Pese a que públicamente he apoyado de forma moral la labor que Wikileaks realiza desde hace años -supe de esa organización antes del famoso “collateral murder”- y que también apoyo fervientemente la libertad de expresión, reconozco la imposibilidad de explicar el mundo desde una visión monocromática, y por ello creo necesario abordar las últimas acciones de Wikileaks desde sus distintos ángulos y matices antes de asumir la bandera del apoyo total o de la denostación absoluta hacia esa organización.

Hasta el pasado domingo llevábamos años hablando de la era del conocimiento, del desdibujamiento de las fronteras y del papel de la Internet en la sociedad. Pero es hasta ahora que conocemos (es pronto para decir: “comprendemos”) la verdadera trascendencia del saber masificado y globalizado.

No es que desconociéramos los alcances político-sociales de internet, de hecho, ya los habíamos celebrado y aplaudido antes. Basta recordar a Jiang Lijun o las protestas Iraníes del 2009 para confirmar que lo que hoy hace Wikileaks no es novedoso en el sentido de usar Internet como herramienta democratizadora, o como medio para superar la censura tradicional y denunciar lo abominable del mundo. Lo verdaderamente revolucionario de Wikileaks no es tanto el contenido de sus revelaciones, sino el mundo que nos propone construir, el concepto que nos está ofreciendo.

Al revelar los cables de inteligencia norteamericanos y otros secretos considerados de Estado, lo que Wikileaks se propone no es dar a las revistas de chismes y espectáculos material para su próximo artículo -consecuencia que lamentablemente también obtuvo al publicar los documentos-, sino exigir el reconocimiento global de la verdad publicitada como eje rector de toda acción de gobierno.

Y aunque defender la supremacía de la verdad es siempre poéticamente atractivo, antes de responder al llamado de Wikileaks por la construcción de un mundo de cristal, de un mundo transparente en el que todas, repito, TODAS, las acciones y decisiones gubernamentales sean objeto del análisis público inmediato, debemos preguntarnos con seriedad si es ese el mundo que verdaderamente deseamos y que efectivamente nos conviene como sociedad.

Pregunta cuya respuesta exige un profundo debate en el seno de la sociedad, y cuya discusión se ubica entre la innegable necesidad de garantizar la transparencia gubernamental necesaria para la democracia y el también innegable hecho de que la lógica de Estado (que es distinto a decir “de gobierno”) no necesariamente coincide con la lógica del ciudadano común.

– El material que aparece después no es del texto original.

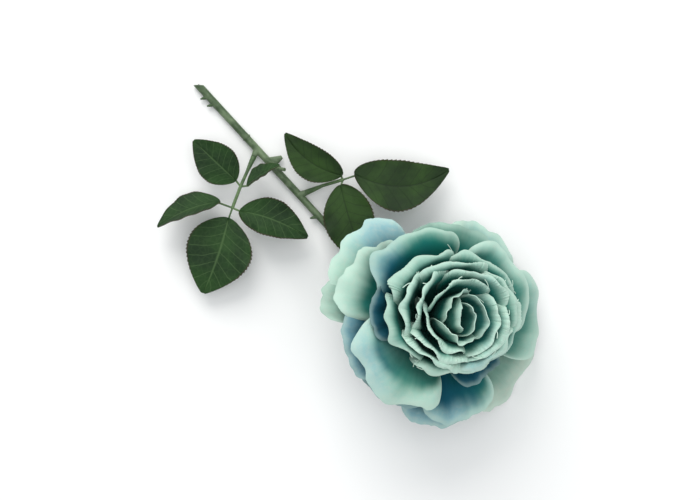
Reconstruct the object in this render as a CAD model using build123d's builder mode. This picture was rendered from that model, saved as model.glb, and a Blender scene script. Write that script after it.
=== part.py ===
"""A single artificial rose: fabric petals on a moulded core, two leaf sprays and a wired stem.

It lies on its side with the neck bent, so that the open flower looks up. Millimetres, +Z up, floor at Z = 0.
"""

from build123d import *

import os
from dataclasses import dataclass
from math import comb, cos, pi, radians, sin, tan

import numpy as np

# ---- stem ----
STEM_END_R = 2.0  # radius at the cut end
NECK_R = 1.7  # radius under the flower
CUT_END = Vector(-77.0, 85.9, 2.1)  # centre of the slanted cut
NECK_BEND_R = 17.0
WIRE_R = 0.6
WIRE_PLAY = 0.03
WIRE_STUB = 0.4  # wire left proud of the cut
TIP_PEG_R = 1.1  # spigot that carries the flower
TIP_PEG_LENGTH = 15.0
CENTRE = Vector(0.55, -1.75, 0)  # zero of the frame in which the pieces are made
TO_MIDDLE = Vector(0.46, -1.43, 0)  # moves the finished pieces, so the footprint's middle is the origin

# ---- moulded bosses, pegs and thorns along the stem ----
BOSS_LENGTH = 4.2
BOSS_ROOT_R = 2.0
BOSS_TIP_R = 1.45
PEG_R = 0.9
PEG_LENGTH = 5.0
PEG_PLAY = 0.05
LOWER_PEG_AT = 45.0  # along the stem from its cut end
SPARE_PEG_AT = 58.0
UPPER_PEG_AT = 77.5
LOWER_PEG_WAY = Vector(-0.39, -0.92, 0.25)
SPARE_PEG_WAY = Vector(0.62, -0.15, 0.77)
UPPER_PEG_WAY = Vector(0.925, 0.378, 0.28)
PEGS = ((LOWER_PEG_AT, LOWER_PEG_WAY), (SPARE_PEG_AT, SPARE_PEG_WAY), (UPPER_PEG_AT, UPPER_PEG_WAY))
THORN_LENGTH = 2.6
THORN_ROOT_R = 1.5
THORN_TIP_R = 0.35
THORNS = ((8.0, 1), (13.0, 1), (92.0, 1))  # distance along the stem, side
COLLAR_AT = 36.5  # the ring left where two mould halves of the stem meet
COLLAR_RISE = 0.25
COLLAR_WIDTH = 0.8
BRACT_AT = 55.0  # a small scale leaf moulded at the spare branch
BRACT_WAY = Vector(0.88, 0.48, 0.0).normalized()
BRACT_LENGTH = 7.0
BRACT_ROOT = (3.4, 1.1)
BRACT_TIP = (0.9, 0.4)

# ---- leaf sprays ----
SLEEVE_R = 1.5
SLEEVE_LENGTH = 9.0
SLEEVE_GAP = 0.3  # between a boss and the sleeve pushed up to it
RACHIS_R = 0.85
STALK_R = 0.5
RIB_R = 0.45
RIB_SHARE = 0.62  # how much of a leaf its moulded rib follows
LEAF_THICKNESS = 0.45
RIB_GAP = 0.3
RIB_DEPTH = RIB_R + RIB_GAP + LEAF_THICKNESS / 2  # from a leaf's middle surface to its rib's centre

# ---- flower ----
HUB = Vector(42.1, -34.0, 28.5)  # where the flower's axis meets the lowest petal layer
TILT = 17.3  # of the flower's axis from upright
TILT_TOWARDS = 11.0  # direction of that tilt, from +X towards +Y
PETAL_THICKNESS = 0.5
LAYER_PITCH = 1.5  # from one petal layer's centre disc to the next
DISC_THICKNESS = 0.6
PINWHEEL = 1.1  # how far a petal's two sides stand off its layer, one out and one in
POST_R = 2.0
POST_PLAY = 0.05
POST_FLANGE_R = 5.0
POST_FLANGE_THICKNESS = 1.0
BUD_CORE_R = 2.6
BUD_CORE_LENGTH = 10.0
BUD_SPIGOT_R = 1.1
BUD_SPIGOT_LENGTH = 5.0
LAYER_GAP = 0.1  # between neighbours stacked on the post
SPACER_R = 3.2
CALYX_DEPTH = 11.5
CALYX_R = 6.2
CALYX_GAP = 0.4  # between the calyx and the post's flange
SEPAL_COUNT = 5
SEPAL_ROOT_R = 4.0
SEPAL_HEIGHT = -4.0
SEPAL_DROOP = 5.0
SEPAL_LENGTH = 23.0
SEPAL_WIDTH = 8.5
SEPAL_THICKNESS = 0.8
FLOOR_DROOP = 9.0  # how much further the outer petals hang on the low side

GRID = 5  # points each way that a petal or leaf surface passes through


# ---------------------------------------------------------------- frames ----
def along(a, b, share):
    """The point that lies share of the way from a to b."""
    return a + (b - a) * share


CUT_END = CUT_END - CENTRE
HUB = HUB - CENTRE
AXIS = Vector(0, 0, 1).rotate(Axis.Y, TILT).rotate(Axis.Z, TILT_TOWARDS)
FLOWER = Plane(origin=HUB, x_dir=Vector(1, 0, 0) - AXIS * AXIS.X, z_dir=AXIS)
FLOWER_SECTION = Plane(origin=HUB, x_dir=FLOWER.x_dir, z_dir=-FLOWER.y_dir)  # local y is the flower's axis
FLOWER_AXIS = Axis(HUB, AXIS)

NECK_TOP = HUB - AXIS * CALYX_DEPTH
STEM_FLAT_WAY = (Vector(NECK_TOP.X, NECK_TOP.Y, CUT_END.Z) - CUT_END).normalized()
NECK_TURN = radians(STEM_FLAT_WAY.get_angle(AXIS))
NECK_CORNER = NECK_TOP - AXIS * (NECK_BEND_R * tan(NECK_TURN / 2))
STEM_WAY = (NECK_CORNER - CUT_END).normalized()
STEM_SIDE = STEM_WAY.cross(Vector(0, 0, 1)).normalized()
BEND_START = NECK_CORNER - STEM_WAY * (NECK_BEND_R * tan(radians(STEM_WAY.get_angle(AXIS)) / 2))
STEM_LENGTH = (BEND_START - CUT_END).length


def stem_point(distance):
    """A point on the straight part of the stem, that far from its cut end."""
    return CUT_END + STEM_WAY * distance


def sheet(function, thickness):
    """A thin solid about the surface function(u, v), with u from 0 to 1 and v from -1 to 1.

    The middle surface is one Bezier patch through GRID by GRID points of the function.
    """
    steps = range(GRID)
    degree = GRID - 1
    shares = [step / degree for step in steps]
    points = np.array([[tuple(function(u, 2 * v - 1)) for v in shares] for u in shares])
    basis = [[comb(degree, k) * (1 - t) ** (degree - k) * t**k for k in steps] for t in shares]
    inverse = np.linalg.inv(np.array(basis))
    poles = np.einsum("ai,ijk,bj->abk", inverse, points, inverse)
    face = Face.make_bezier_surface([[Vector(*pole) for pole in row] for row in poles])
    return thicken(face, amount=thickness / 2, both=True, mode=Mode.PRIVATE)


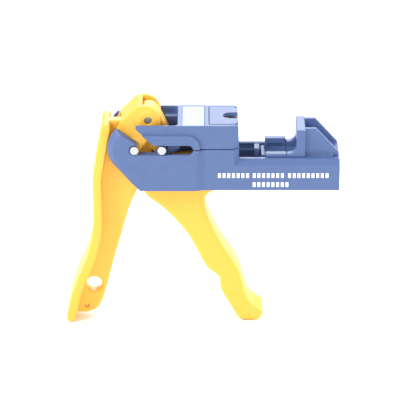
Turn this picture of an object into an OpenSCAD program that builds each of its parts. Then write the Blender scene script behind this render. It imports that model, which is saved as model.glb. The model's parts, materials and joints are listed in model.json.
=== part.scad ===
// Punch down tool for modular jacks: a squeeze handle drives a blade carriage along a base,
// towards a nest that holds the jack. Millimetres. The shapes are drawn from the anchor axis,
// with +X towards the nest, and every node is then moved so that the origin lies on the
// standing plane, under the middle of the tool.

/* [Head] */
// Half width of the carriage and of the front part of the base
head_half = 19; // [18.5:0.5:20]
// Half width of the raised field around the slot
boss_half = 21; // [20.8:0.1:21.4]
// Height of the carriage top above the anchor axis
carriage_top = 16.5; // [16:0.5:18]
// Distance from the anchor axis to the front end of the base
base_front = 135.5; // [134:0.5:138]
// Depth of the base below the anchor axis
base_depth = 29.4; // [29:0.2:30]

/* [Linkage] */
// Distance from the anchor axis to the drive pin when the handles are open
pin_gap = 18.1; // [18:0.1:18.4]
// Length of the yoke and of the drive arm, between pin centres
link_length = 19.8; // [19.6:0.1:20]
// Diameter of the anchor pins and of the drive pin
pin_d = 5.8; // [5.4:0.1:5.9]
// Diameter of the elbow pin
elbow_pin_d = 5; // [4:0.1:5.4]
// Radial clearance where a pin turns in plastic
running_gap = 0.05; // [0.02:0.01:0.08]

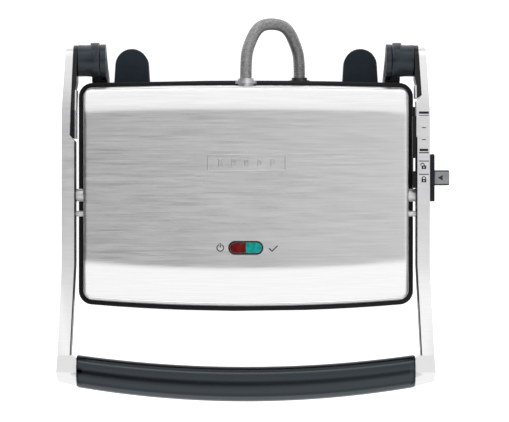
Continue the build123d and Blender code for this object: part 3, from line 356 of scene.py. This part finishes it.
def softbox(name, place, target, width, depth, power):
    """A glowing rectangle at a place, turned to a target. Its power is in watts."""
    light = bpy.data.lights.new(name, "AREA")
    light.shape, light.size, light.size_y, light.energy = "RECTANGLE", width, depth, power
    lamp = bpy.data.objects.new(name, light)
    lamp.location = place
    lamp.rotation_euler = (Vector(target) - Vector(place)).to_track_quat("-Z", "Y").to_euler()
    scene.collection.objects.link(lamp)


softbox("front_box", (0.0, -1.9, 1.3), (0, 0, 0.1), 2.4, 0.7, 1.0)
softbox("rear_box", (0.0, 1.7, 1.5), (0, 0, 0.1), 2.4, 0.5, 1.0)
softbox("right_box", (1.5, 0.1, 1.4), (0.1, 0, 0.1), 0.8, 1.6, 0.6)

# ---- lid cover ----
# One pressed sheet of stainless steel, brushed from side to side, that rolls over into its sloping bands and
# edges. A power sign and a tick are printed beside the indicator lights.
rim_box, cover_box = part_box("lid_rim"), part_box("lid_cover")
plan_half_width, plan_front_y, plan_rear_y = rim_box[1].x, -0.1000, 0.1053
front_bow, rear_bow = plan_front_y - rim_box[0].y, rim_box[1].y - plan_rear_y
plan_corner, cover_inset_low, cover_inset_high = 0.013, 0.0042, 0.0062
front_band, front_drop, rear_band, rear_drop, crease_soft = 0.033, 0.010, 0.020, 0.007, 0.0035
cover_low_z, cover_top_z = cover_box[0].z, cover_box[1].z
edge_round, edge_steps, ring_step, sheet, least_corner = 0.003, 8, 0.0013, 0.0012, 0.003
light_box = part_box("light_frame")
light_centre = (light_box[0] + light_box[1]) / 2
ink = (0.03, 0.03, 0.034)


def bowed(x, y):
    """Bends the straight front and rear edges of a plan into their bows."""
    lift = 1 - (x / plan_half_width) ** 2
    if y < 0:
        return x, y - front_bow * lift * y / plan_front_y
    return x, y + rear_bow * lift * y / plan_rear_y


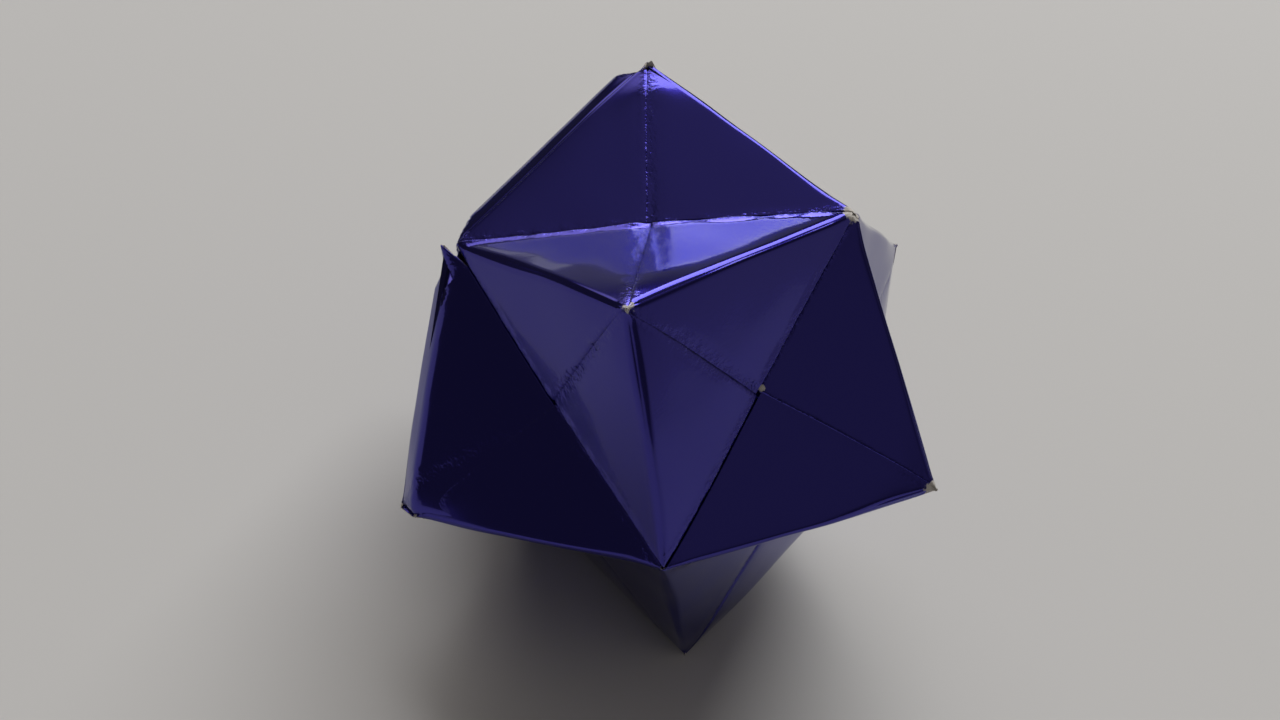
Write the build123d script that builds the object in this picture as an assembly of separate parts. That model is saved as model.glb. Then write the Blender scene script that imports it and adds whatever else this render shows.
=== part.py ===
from build123d import *
from enum import IntEnum
from math import atan, cos, sin, sqrt
import os

# A kusudama paper ball: twelve equal sheets of foil paper, each folded into a flat
# parallelogram with two pockets and two tabs, and slipped together tab into pocket.
# Each sheet bends along a valley between two three-sided pyramids, and its tabs run
# over a ridge of each. The ball is a cube-cornered pyramid on each face of an octahedron.

# One sheet, in millimetres, and the air that stays between two folded layers.
sheet_side = 100.0
paper_thickness = 0.10
layer_gap = 0.03

# Clearances where layers pass each other: at a ridge, beside a valley, between the two
# door edges on the centre line, and between the turned edges at a sharp corner.
ridge_gap = 0.06
valley_gap = 0.10
door_gap = 0.12
tip_gap = 0.20

# The creases divide the sheet so that a leg of a pyramid face is this long.
leg = sheet_side / (2 * sqrt(2))
layer_pitch = paper_thickness + layer_gap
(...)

Muestra de ello son todas aquellas personas que se sorprendieron al enterarse que, entre sus funciones, las embajadas norteamericanas no sólo emiten visas sino que también realizan actos de espionaje. O aquellos ciudadanos que aceptan (a regañadientes) la idea de espiar a tus enemigos pero que les escandaliza la idea de hacer lo propio con las naciones aliadas, ignorando tajantemente la imperiosa necesidad que tienen todas las naciones de hacer uso de estas prácticas, en las cuales, por cierto, siempre han sido partícipes las embajadas y diplomáticos de todos los Estados.

La ética individual no necesariamente cubre las exigencias del poder crudo y real al que se enfrentan los Estados. Hay una notable diferencia entre denunciar el asesinato impune de un reportero abatido por las armas de la nación (collateral murder), y publicitar las acciones mediante las cuales un Estado garantiza su seguridad nacional (Arabia Saudí con USA respecto a Irán).

Por ello, antes que aplaudir el mundo de cristal, determinemos con claridad qué es aquello que como sociedad vamos a considerar “asunto de Estado”, y por tanto reconoceremos la necesidad de mantenerlo en secreto, y qué es aquello que exigiremos se mantenga permanentemente en el escenario público.